While so much has seemingly become disposable, this isn't true for Christianity. The saints who have gone before have much to teach us. Chuck Gutenson's The Right Church: Live Like the First Christians serves as a helpful way to explore the diverse wisdom from early church theologians. I was amazed in my church history classes to learn how much those theologians disagreed but even more by how much they challenged conventional wisdom. Gutenson's book hits a number of relevant topics and explores them through the lens of a wide variety of early church fathers. His aim is to put us in conversation with their ways of thinking in order to challenge some of our current presumptions that too often go unexamined.

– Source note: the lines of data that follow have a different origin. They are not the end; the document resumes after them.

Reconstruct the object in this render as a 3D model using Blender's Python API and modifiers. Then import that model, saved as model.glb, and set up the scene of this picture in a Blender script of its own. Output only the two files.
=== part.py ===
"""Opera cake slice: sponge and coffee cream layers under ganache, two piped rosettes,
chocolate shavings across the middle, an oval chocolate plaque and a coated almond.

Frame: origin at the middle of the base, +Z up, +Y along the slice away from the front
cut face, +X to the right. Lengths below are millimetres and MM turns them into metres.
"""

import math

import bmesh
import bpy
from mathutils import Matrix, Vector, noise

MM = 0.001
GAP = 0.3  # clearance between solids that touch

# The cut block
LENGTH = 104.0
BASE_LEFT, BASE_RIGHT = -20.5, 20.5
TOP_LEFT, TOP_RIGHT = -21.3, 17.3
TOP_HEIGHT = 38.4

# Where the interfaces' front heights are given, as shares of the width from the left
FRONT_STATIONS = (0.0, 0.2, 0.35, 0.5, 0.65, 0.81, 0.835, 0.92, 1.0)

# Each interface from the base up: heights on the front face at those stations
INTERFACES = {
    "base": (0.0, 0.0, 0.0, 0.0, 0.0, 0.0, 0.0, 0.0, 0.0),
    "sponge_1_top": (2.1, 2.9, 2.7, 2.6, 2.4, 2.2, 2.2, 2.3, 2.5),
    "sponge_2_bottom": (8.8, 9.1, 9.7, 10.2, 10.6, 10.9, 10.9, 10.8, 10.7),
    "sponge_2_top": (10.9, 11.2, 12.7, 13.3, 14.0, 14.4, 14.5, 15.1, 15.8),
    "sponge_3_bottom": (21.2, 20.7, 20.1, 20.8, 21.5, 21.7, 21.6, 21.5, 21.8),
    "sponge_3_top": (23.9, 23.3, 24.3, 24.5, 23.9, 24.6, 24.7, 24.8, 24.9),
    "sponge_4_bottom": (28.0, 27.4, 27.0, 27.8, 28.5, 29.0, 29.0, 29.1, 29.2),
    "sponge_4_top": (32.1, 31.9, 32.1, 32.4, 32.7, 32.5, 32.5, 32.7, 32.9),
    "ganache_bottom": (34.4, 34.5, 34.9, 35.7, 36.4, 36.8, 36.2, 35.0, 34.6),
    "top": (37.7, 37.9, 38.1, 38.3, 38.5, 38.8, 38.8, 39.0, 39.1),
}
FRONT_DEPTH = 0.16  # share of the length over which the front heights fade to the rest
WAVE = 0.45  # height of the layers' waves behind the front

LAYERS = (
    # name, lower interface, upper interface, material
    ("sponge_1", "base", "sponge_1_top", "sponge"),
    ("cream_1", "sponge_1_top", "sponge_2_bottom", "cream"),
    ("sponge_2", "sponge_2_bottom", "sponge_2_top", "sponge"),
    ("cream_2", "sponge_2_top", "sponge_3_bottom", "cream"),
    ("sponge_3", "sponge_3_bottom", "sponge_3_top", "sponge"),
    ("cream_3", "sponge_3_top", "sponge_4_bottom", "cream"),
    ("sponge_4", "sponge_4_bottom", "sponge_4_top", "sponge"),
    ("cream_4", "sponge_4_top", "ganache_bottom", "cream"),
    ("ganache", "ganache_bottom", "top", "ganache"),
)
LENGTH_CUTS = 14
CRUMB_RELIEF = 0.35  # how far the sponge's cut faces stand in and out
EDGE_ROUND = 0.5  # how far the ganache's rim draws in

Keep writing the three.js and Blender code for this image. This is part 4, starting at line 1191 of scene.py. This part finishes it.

For example, while there were lots of agreement about the importance of Scripture in the early church, there was also a variety of interpretations and even schools of interpretations. Gutenson challenged me to see that it wasn't the more historical perspective of the Antioch school, but the more allegorical school from Alexandria that had the lesser tendency to fall into heresy. From a quote fromOrigen, Gutenson reminds us what has been too often forgotten, "the goal of Scripture is to form us into the people of God, into a people who live out with integrity the life of faith." (12) Additionally the early church fathers point out why individualism and schism is a danger to ourselves.

Another concept that too often goes unexamined is our use of the word freedom.  This was evident to me watching the news recently in an interview with a person smoking pot who could do so legal for the first time in the state of Washington. He declared, "I am free to be free." Gutenson's discussion reveals why many staunch conservatives would be surprised to learn how "liberal" their ideas about freedom really are philosophically speaking. Instead, Professor Gutenson shows why slavery to Christ is highest and the only real freedom.

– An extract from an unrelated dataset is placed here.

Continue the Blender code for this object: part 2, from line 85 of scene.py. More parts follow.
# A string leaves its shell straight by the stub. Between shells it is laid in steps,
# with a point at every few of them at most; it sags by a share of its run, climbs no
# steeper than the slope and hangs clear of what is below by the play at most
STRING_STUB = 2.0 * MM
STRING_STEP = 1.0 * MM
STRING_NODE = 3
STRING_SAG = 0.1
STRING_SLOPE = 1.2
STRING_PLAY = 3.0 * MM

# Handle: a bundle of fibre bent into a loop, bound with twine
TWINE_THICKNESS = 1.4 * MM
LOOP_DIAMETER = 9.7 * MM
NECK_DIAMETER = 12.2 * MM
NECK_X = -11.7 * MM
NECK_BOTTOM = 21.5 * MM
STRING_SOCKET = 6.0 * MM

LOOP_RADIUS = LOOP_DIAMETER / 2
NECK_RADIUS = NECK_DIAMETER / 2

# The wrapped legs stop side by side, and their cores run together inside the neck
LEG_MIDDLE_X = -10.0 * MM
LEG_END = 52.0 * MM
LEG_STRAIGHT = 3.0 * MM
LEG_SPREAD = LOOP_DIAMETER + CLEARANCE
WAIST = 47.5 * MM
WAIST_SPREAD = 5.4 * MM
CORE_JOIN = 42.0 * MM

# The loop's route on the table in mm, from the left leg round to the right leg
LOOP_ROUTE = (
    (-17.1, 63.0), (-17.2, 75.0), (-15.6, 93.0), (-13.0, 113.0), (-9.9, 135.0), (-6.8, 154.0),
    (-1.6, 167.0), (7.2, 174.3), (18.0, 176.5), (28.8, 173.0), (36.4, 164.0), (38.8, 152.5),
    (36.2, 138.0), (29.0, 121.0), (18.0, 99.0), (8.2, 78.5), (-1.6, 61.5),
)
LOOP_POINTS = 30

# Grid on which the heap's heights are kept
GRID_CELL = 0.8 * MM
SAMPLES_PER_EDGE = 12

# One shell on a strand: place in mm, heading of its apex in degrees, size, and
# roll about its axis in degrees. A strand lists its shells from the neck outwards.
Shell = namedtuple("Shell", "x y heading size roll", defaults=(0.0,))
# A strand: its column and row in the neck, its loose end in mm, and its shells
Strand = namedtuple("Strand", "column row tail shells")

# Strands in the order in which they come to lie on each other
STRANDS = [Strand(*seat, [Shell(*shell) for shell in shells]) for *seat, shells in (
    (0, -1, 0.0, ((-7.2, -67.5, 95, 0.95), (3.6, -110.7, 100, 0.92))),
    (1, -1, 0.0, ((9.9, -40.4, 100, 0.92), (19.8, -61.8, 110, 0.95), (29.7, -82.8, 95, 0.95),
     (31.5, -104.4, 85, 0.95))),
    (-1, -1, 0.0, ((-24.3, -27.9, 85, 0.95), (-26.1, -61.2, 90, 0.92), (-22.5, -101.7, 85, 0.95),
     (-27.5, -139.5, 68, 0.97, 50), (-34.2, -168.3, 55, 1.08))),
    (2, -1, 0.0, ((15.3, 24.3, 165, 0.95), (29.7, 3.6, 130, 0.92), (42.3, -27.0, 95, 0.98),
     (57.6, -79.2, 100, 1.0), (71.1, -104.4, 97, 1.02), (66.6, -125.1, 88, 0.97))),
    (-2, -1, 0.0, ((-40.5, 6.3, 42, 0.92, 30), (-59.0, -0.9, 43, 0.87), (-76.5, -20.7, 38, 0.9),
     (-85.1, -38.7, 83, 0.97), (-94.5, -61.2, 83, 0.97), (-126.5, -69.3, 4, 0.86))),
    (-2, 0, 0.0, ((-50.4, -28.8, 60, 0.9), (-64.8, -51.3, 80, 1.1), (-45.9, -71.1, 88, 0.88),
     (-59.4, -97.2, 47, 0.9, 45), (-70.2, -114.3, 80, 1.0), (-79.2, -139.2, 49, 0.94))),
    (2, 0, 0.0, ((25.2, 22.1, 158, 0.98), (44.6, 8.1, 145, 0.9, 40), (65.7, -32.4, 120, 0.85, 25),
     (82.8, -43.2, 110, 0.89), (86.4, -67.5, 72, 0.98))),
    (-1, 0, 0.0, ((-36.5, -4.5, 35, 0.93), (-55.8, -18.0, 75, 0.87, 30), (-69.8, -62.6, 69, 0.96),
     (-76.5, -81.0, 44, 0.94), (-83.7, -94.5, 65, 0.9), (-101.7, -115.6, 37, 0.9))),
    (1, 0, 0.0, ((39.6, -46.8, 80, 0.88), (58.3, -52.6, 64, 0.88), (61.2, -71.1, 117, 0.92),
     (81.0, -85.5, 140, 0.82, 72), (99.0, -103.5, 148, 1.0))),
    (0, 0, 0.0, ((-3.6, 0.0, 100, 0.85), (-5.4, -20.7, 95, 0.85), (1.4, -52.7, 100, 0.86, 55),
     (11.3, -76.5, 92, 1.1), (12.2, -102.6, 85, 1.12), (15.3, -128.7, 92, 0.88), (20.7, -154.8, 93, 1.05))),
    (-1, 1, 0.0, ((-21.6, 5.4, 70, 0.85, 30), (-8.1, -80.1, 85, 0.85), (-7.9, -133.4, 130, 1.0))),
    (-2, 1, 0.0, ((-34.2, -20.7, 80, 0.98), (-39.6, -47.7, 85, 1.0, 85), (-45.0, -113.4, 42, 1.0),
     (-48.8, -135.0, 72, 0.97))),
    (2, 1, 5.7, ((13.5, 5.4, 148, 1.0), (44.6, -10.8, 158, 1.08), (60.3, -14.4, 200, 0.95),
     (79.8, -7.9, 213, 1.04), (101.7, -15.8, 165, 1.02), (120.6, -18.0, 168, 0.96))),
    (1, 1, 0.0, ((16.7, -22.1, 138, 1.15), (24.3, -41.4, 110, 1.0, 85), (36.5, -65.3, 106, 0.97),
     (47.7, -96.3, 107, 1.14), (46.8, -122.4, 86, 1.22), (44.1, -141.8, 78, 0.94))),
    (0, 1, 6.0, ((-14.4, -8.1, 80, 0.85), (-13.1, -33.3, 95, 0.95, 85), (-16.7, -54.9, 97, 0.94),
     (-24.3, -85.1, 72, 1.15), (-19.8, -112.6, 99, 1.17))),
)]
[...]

It was illuminating having just finished Gutenson's exploration of the early church fathers on wealth and poverty prior to reading about the factory fires in Bangladesh where workers were killed and burned making low cost clothes in inhumane conditions. This made St. Basil and St. John Chrysostom's words that much more convicting. Perhaps most thought-provoking and convicting was St. Chrysostom's observation about 2 Thessalonians 3:10 ("Anyone who would not work should not eat") wasn't simply for the poor, but the wise ancient preacher points out was instead for the rich who "are often guilty of worse idleness." Having someone quote that passage to me to justify their own inaction recently, I was glad I had read that chapter. Similar is true for the chapters on Stewardship of Creation, Society and Government, and especially fascinating is his observations about the early church's stance on war and military service pre-Constantine.

For those looking for a few short stories or even sermon examples that sum up the early church's critique's to our way of life, the last chapter on the Desert Fathers is for you. Gutenson invitation "to reflect upon these 'strange' early fellow Christians" is certainly true. Their lives present a stark contrast to our society that builds debt amounts hard to comprehend, clamors for more gadgets, eats our way into a heath-care crisis, and requires storage units for all our excess possessions. The long quotations throughout further his intention about engagement with, not necessarily agreement with the early church. For ours is a different time. Yet in reflecting upon their lives and wisdom with openness instead of chronological snobbery, hopefully Gutenson's attempts will spark renewal to a people called to distinct way of love.